SOCRATES SCULPTURE PARK
The public helped artist Agnes Denes create her 30-foot-high environmental work, The Living Pyramid by planting grasses and flowers throughout the opening.
Socrates Sculpture Park’s 2015 Folly competition winner IK Studio designed Torqueing Spheres, which encourages social interaction with its intertwining and undulating sculpted forms.
Park visitors explore the contours of Heide Fasnacht’s Suspect Terrain during the May 17th spring season opening.

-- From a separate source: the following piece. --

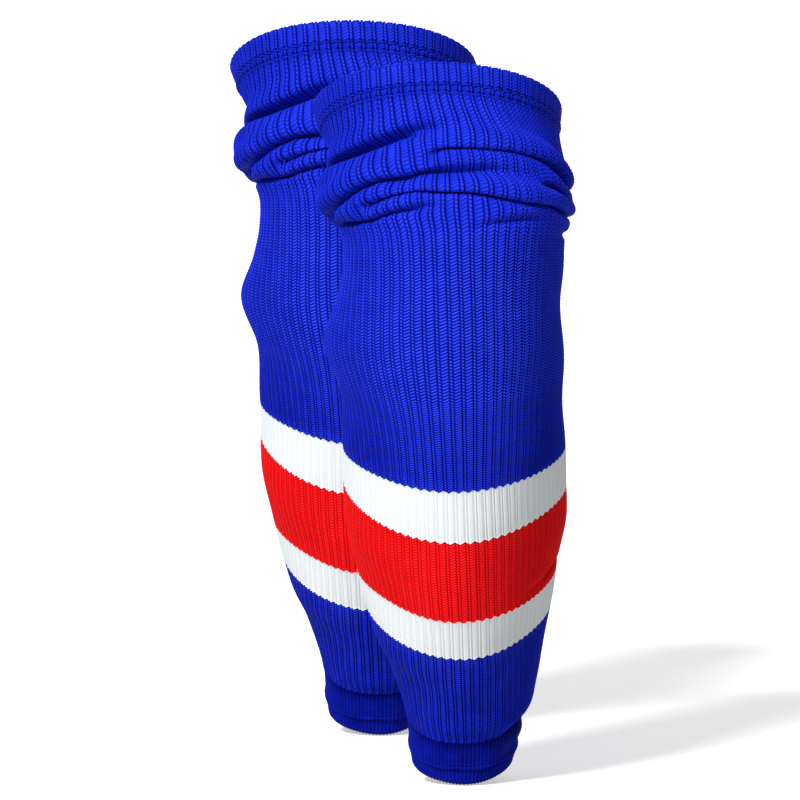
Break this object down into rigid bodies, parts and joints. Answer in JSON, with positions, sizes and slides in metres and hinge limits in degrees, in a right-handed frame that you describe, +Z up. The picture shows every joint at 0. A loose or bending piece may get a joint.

Funding from the Shelley & Donald Rubin Foundation supported one of the most popular education programs at Socrates Sculpture Park: Saturday Sculpture Workshops, which use a hands-on, engaged learning environment as a means for creative expression that inspires confidence in communication and independent thinking. All workshops — free and offered every Saturday from 12 – 3pm on a drop-in basis— are led by experienced educators who are also artists who have presented at Socrates. As Socrates alumni, teaching artists draw inspiration from the park’s natural landscape, current exhibition, and their own practices, thereby integrating the artworks on view and revealing their creative process. A different teaching artist organizes each Saturday’s subject matter, materials, and creative process; workshops vary from transforming recycled materials and plastics bags into masks, to using tin cans to create totemic sculptures. In 2014, 5,558 children participated, most between the ages of five and ten.